Secondly, unlike surviving Jews of Europe who had
to be relocated after the Holocaust to a new home they historically
called theirs, neither Hutus nor Tutsis were connected to any other home
except Rwanda.
Thirdly, historically, there has never been
exclusively a Hutu or Tutsi hill or villages or town or districts; they
have always lived in the same localities unlike, for example, the
Catholics and Protestants of Northern Ireland who live in different
areas.
Therefore, because Rwandans are irreversibly
connected by history, geography and culture, individuals, at a personal
level, took in this reality, reconciled with their circumstance and
agreed to live together again as was advocated by the leadership.
Reflecting on this triple circumstance, a young
former student of mine, who at the time of the genocide was only two
years old and has never known her parents or place of birth but a good
Samaritan who found her abandoned in a refugee camp and took her on
after the genocide reflects: “Reconciliation…is a very good and
necessary programme for our country and citizens. So, what can you do if
you don’t reconcile with your enemy? Fight or kill each other again?
"The experience of hate and killings we have gone
through is enough; let’s experience other things like peace... On my
part, I understand I have to reconcile with my heart as I don’t know
anything about my people or their killers. The essential thing… is, I
keep my mind strong and focused…I left my past behind”
Incredible wisdom. And there are many like her.
Incredible wisdom. And there are many like her.
As she states, however, reconciliation also takes
place at other levels such as at interpersonal, village or national
levels.
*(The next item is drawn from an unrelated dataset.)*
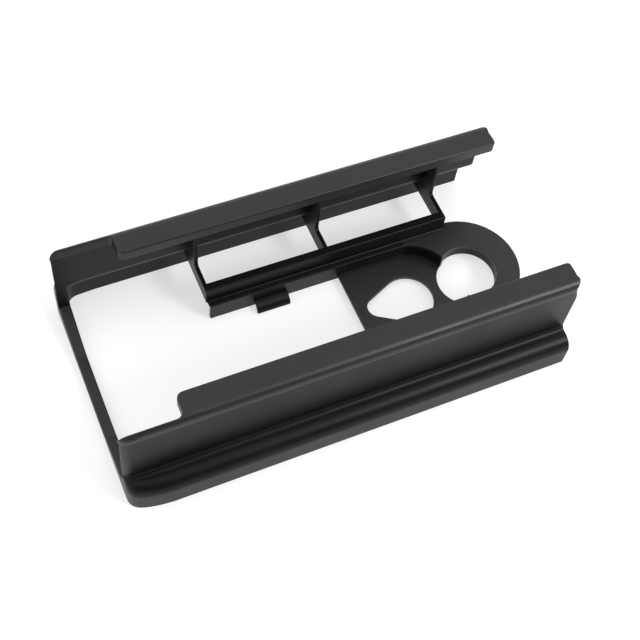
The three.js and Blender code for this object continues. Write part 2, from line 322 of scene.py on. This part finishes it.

Needless to say, therefore, for reconciliation to take root, say
at the national levels, it requires a supportive policy, a healing
discourse and the co-operation of the political class.
The above is especially true considering that
political violence, including genocide, is normally perpetuated by
politicians in organised groups or in government; to engineer successful
national reconciliation also requires recruiting the same elite to
embrace and own the project.
And once the elite are on board and advocating
reconciliation in speeches and villages, in societies like ours, it
follows that the ordinary citizen will inevitably follow suit.